Et ça permet d'éviter l'optimisation fiscale ?
Pour cela, il faut voir comment est calibrée la mesure en pratique.
Les retraités seront mis à contribution puisque leurs pensions ne seront augmentées pour suivre l'inflation seulement mois de juillet, ce qui va permettre de faire 3,6 milliards d'économie. C'est important de mettre aussi les retraités à contribution ?
Bien sûr. Les retraites, c'est 25% des dépenses publiques. Alors que certaines dépenses publiques devront être augmentées, pour la lutte contre le changement climatique par exemple, on ne peut pas imaginer ne pas faire cet effort. Parce que là, on parle de 2025 seulement, mais en fait, il va falloir continuer les années suivantes.
"Au total, c'est plutôt 100 à 120 milliards d'euros qu'il va falloir faire comme efforts de redressement. On ne peut pas imaginer le faire sans mettre à contribution les retraités."
François Ecalle, ancien membre du Haut Conseil des finances publiquesà franceinfo
C'est impossible. Ce n'est pas grand-chose, finalement, ce qui leur est demandé là, je pense qu'on pourrait leur demander plus, en fait.
Qu'en est-il des mesures d'économies annoncées, où faut-il en faire ? On a parlé du transport sanitaire, du nombre de fonctionnaires également. Qu'est-ce que vous préconisez de votre côté ?
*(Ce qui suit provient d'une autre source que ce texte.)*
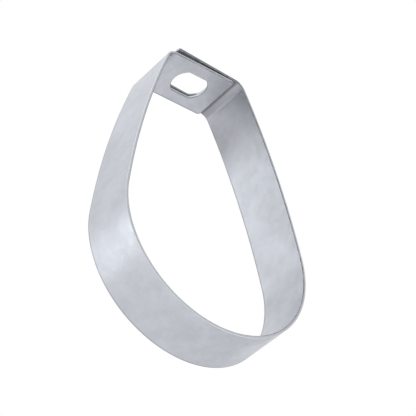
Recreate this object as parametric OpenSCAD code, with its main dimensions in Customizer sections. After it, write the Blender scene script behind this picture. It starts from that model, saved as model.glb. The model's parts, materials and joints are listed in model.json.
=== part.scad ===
// Pear-shaped pipe hanger band, bent from one strip of galvanised steel.
// The strip runs from the lower tab down the left side, round under the pipe, up the right side
// and over into the upper tab, which lies on the lower one. One slot in each tab takes the hanger rod.
// Millimetres. The origin is the pipe's centre at mid width, X is the pipe's axis, Y runs along the tabs, Z is up.

/* [Pipe] */
// Outside diameter of the pipe that the band carries
pipe_od = 88.9; // [73:0.1:114.3]
// Play between the pipe and the band, all round
pipe_play = 0.55; // [0.2:0.05:1.5]

/* [Strip] */
// Width of the strip
strip_w = 25.4; // [22:0.1:38]
// Thickness of the strip
strip_t = 1.2; // [0.8:0.1:2]
// Rounding of the strip's long edges
edge_r = 0.3; // [0.1:0.05:0.35]

/* [Loop] */
// Height of the lower tab's underside above the pipe's centre
tab_h = 92; // [82:0.5:125]
// Inside radius of the two long sides, which bow gently outwards
side_r = 392; // [300:1:600]
// Inside radius of the bend between a side and its tab
bend_r = 5; // [3:0.5:8]

/* [Tabs] */
// Half the flat length of a tab, from the rod's centre line to the start of the bend
tab_half = 15.8; // [13:0.1:20]
// Distance by which a tab's cut end stops short of the opposite bend
tab_end_gap = 0.2; // [0.1:0.05:1]
// Gap between the two tabs, over the lower tab's cut end
tab_gap = 0.5; // [0.3:0.05:1]
// Angle by which the upper tab stands open before the nuts close it
tab_open = 3.5; // [0:0.1:6]
// Radius of the corners at a tab's cut end
tab_corner_r = 1.5; // [0.5:0.1:4]

/* [Rod slot] */
// Width of the lower tab's slot, across the strip
slot_w = 13.2; // [9:0.1:16]
// Length of the lower tab's slot, along the strip
slot_l = 16.2; // [16.2:0.1:21]
// Extra room all round in the upper tab's slot
slot_ease = 0.7; // [0:0.1:1.2]

/* [Hidden] */
$fn = 96;
cut_over = 1;
ring_r = pipe_od / 2 + pipe_play;
// The opening angle on a cosine of six places, which keeps the turned tab true to its bend
open_angle = acos(round(1e6 * cos(tab_open)) / 1e6);

// Centre of the bend at the end of each side, as [along the tabs, up]
left_bend = [tab_half, tab_h - bend_r];
right_bend = [
    tab_half,
    tab_h + strip_t + tab_gap - (bend_r + tab_end_gap * sin(open_angle)) / cos(open_angle)
];

// Centre of the large arc that touches the ring round the origin and a bend, both from the outside
function side_centre(bend) =
    let (
        away = norm(bend),
        unit = bend / away,
        to_ring = side_r - ring_r,
        to_bend = side_r - bend_r,
        along = (to_ring * to_ring - to_bend * to_bend + away * away) / (2 * away),
        across = sqrt(to_ring * to_ring - along * along)
    )
    [unit[0] * along - unit[1] * across, unit[1] * along + unit[0] * across];

// Angle above the horizontal at which a side leaves the ring, and the angle at which its bend starts
function leave_angle(centre) = atan2(-centre[1], -centre[0]);
function bend_angle(centre, bend) = atan2(bend[1] - centre[1], bend[0] - centre[0]);

tab_l = 2 * tab_half - tab_end_gap;
reach = 2 * ring_r;

// Unit vector at an angle, a point on a ray, and a point's whole part in steps of a unit
function dir(angle) = [cos(angle), sin(angle)];
function ray(from, angle) = from + reach * dir(angle);
function whole(p, unit) = [for (c = p) round(c / unit) * unit];

// Cross-section of the strip: inner face on the Y axis, thickness along X, width along Y
module strip_section() {
    flat_w = strip_w - 2 * edge_r;
    flat_t = strip_t - 2 * edge_r;
    translate([0, -flat_w / 2]) square([strip_t, flat_w]);
    translate([edge_r, -strip_w / 2]) square([flat_t, strip_w]);
    for (side = [-1, 1])
        for (face = [edge_r, strip_t - edge_r])
            translate([face, side * flat_w / 2]) circle(r = edge_r, $fn = 32);
}

// Moves children to a point of the loop's plane, in falling steps so that neighbours meet exactly
module place(p) {
    coarse = whole(p, 1);
    fine = whole(p - coarse, 0.0001);
    rest = p - coarse - fine;
    translate([0, coarse[0], coarse[1]])
        translate([0, fine[0], fine[1]])
            translate([0, rest[0], rest[1]])
                children();
}

// Block over the full width of the strip, from an outline in the loop's plane
module block(points) {
    rotate([90, 0, 90])
        linear_extrude(strip_w + 2 * cut_over, center = true)
            polygon(points);
}

// The strip as a full hoop with its inner face at radius r round a centre
module hoop(centre, r) {
    place(centre)
        rotate([90, 0, 90])
            rotate_extrude($fn = 360)
                translate([r, 0]) strip_section();
}

// Outline of the rod slot, centred, with its length along X and its round ends
module slot_outline(ease) {
    straight = slot_l - slot_w;
    end_r = slot_w / 2 + ease;
    square([straight, 2 * end_r], center = true);
    for (side = [-1, 1])
        translate([side * straight / 2, 0]) circle(r = end_r);
}

// What is sheared off outside a rounded corner of a tab's cut end, with the corner at the origin
module corner_waste() {
    difference() {
        translate([-tab_corner_r, -tab_corner_r]) square(tab_corner_r + cut_over);
        translate([-tab_corner_r, -tab_corner_r]) circle(r = tab_corner_r);
    }
}

// Flat tab on the XY plane: the bend starts at the origin and the cut end is along +X
module tab(ease) {
    difference() {
        translate([-cut_over, 0, 0])
            rotate([90, 0, 90])
                linear_extrude(tab_l + cut_over)
                    rotate(90) mirror([0, 1]) strip_section();
        translate([tab_half, 0, -cut_over])
            linear_extrude(strip_t + 2 * cut_over) slot_outline(ease);
        for (side = [0, 1])
            mirror([0, side, 0])
                translate([tab_l, strip_w / 2, -cut_over])
                    linear_extrude(strip_t + 2 * cut_over) corner_waste();
    }
}

// One side of the loop, its bend and its tab, on the +Y side. Neighbours meet on the rays
// from the ring's centre and from the bend's centre.
module half_loop(centre, bend, open, ease) {
    leave = leave_angle(centre);
    start = bend_angle(centre, bend);
    finish = 90 - open;
    inward = reach * dir(finish + 90);
    intersection() {
        hoop(centre, side_r);
        block([[0, 0], ray([0, 0], leave), ray(bend, start), bend]);
    }
    intersection() {
        hoop(bend, bend_r);
        block([bend, ray(bend, start), ray(bend, (start + finish) / 2), ray(bend, finish)]);
    }
    intersection() {
        place(bend)
            rotate([-open, 0, 0])
                translate([0, 0, bend_r])
                    rotate([0, 0, -90]) tab(ease);
        block([bend, ray(bend, finish), ray(bend, finish) + inward, bend + inward]);
    }
}

// The ring under the pipe, open above the rays on which the two sides leave it
module ring(left_leave, right_leave) {
    left_ray = ray([0, 0], left_leave);
    intersection() {
        hoop([0, 0], ring_r);
        block([[0, 0], ray([0, 0], right_leave), [reach, -reach], [-reach, -reach], [-left_ray[0], left_ray[1]]]);
    }
}

module band() {
    left_centre = side_centre(left_bend);
    right_centre = side_centre(right_bend);
    color("#c5c9d1")
    union() {
        ring(leave_angle(left_centre), leave_angle(right_centre));
        half_loop(right_centre, right_bend, open_angle, slot_ease);
        mirror([0, 1, 0]) half_loop(left_centre, left_bend, 0, 0);
    }
}

band();
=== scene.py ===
"""Pear-shaped pipe hanger band, bent from one strip of galvanised steel, in a plain white studio.

The row frame: the origin is the pipe's centre at mid width, X is the pipe's axis, Y runs along the tabs, Z is up.
Blender works in metres. MM turns millimetres, in which the sizes below are written, into metres.
"""

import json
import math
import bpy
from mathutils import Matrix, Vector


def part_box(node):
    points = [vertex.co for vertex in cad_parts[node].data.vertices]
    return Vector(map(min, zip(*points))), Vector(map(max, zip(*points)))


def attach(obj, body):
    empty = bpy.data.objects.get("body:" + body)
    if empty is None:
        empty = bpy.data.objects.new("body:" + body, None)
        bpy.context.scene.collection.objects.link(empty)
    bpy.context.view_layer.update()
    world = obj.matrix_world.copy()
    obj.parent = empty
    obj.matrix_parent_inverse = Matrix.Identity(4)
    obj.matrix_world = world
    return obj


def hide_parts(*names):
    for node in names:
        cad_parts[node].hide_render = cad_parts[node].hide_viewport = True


bl_info = {
    "name": "Pipe hanger band",
    "version": (1, 0, 0),
    "blender": (4, 5, 0),
    "location": "3D View > Sidebar > Hanger",
    "description": "Bends a galvanised pipe hanger band from one strip, and sets up a white studio for it",
    "category": "Add Mesh",
}

import bmesh
import bpy
from bpy.props import FloatProperty, FloatVectorProperty, PointerProperty
from mathutils import Vector

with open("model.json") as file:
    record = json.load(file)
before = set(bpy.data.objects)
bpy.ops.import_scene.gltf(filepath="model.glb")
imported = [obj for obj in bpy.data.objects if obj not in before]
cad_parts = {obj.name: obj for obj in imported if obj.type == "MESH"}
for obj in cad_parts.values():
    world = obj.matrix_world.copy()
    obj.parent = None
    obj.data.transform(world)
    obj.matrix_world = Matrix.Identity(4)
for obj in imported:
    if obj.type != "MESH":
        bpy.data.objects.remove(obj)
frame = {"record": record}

MM = 0.001
NODE = "band"
BODY = "root"
# Places of the finishes in the band's list of materials
CUT_FACE = 1
CORNER = 2
# Attribute that says how much painted shade darkens the zinc
PAINTED_SHADE = "rubbed"

low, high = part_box(NODE)
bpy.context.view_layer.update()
mounts = {mount["name"]: mount for mount in frame["record"]["mounts"]}
seat_radius = mounts["pipe_seat"]["dims"]["r_mm"] * MM
slot_dims = mounts["rod_slot"]["dims"]
PIPE_AXIS = (1, 0, 0)


def linear(hex_colour):
    """The linear RGBA of an sRGB hex colour, such as #B4B8C0."""
    shares = [int(hex_colour[i:i + 2], 16) / 255 for i in (1, 3, 5)]
    return [s / 12.92 if s <= 0.04045 else ((s + 0.055) / 1.055) ** 2.4 for s in shares] + [1.0]


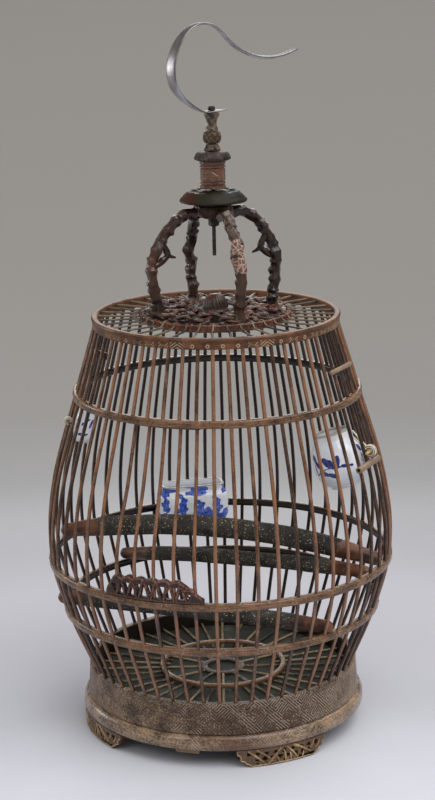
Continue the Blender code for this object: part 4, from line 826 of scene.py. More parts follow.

Quand on compare nos dépenses publiques à celles des autres pays, on voit qu'on dépense un peu plus sur presque tous les postes, sauf les postes justice et sécurité. Donc, cela signifie qu'il faut jouer un peu sur tous les leviers. Il faut à la fois réduire les dépenses de retraite, mais aussi probablement reprendre le mouvement de baisse des effectifs dans la fonction publique, non seulement de l'État, mais surtout des collectivités locales, ce qui est beaucoup plus difficile. Dans les dépenses de santé, il y a beaucoup d'inefficacité dans le système. Donc il y a des économies à faire même dans le système de santé, ou même dans le système éducatif. Il y en a aussi à faire dans les subventions, dans les aides, comme les allégements de cotisations pour les entreprises dont on a parlés.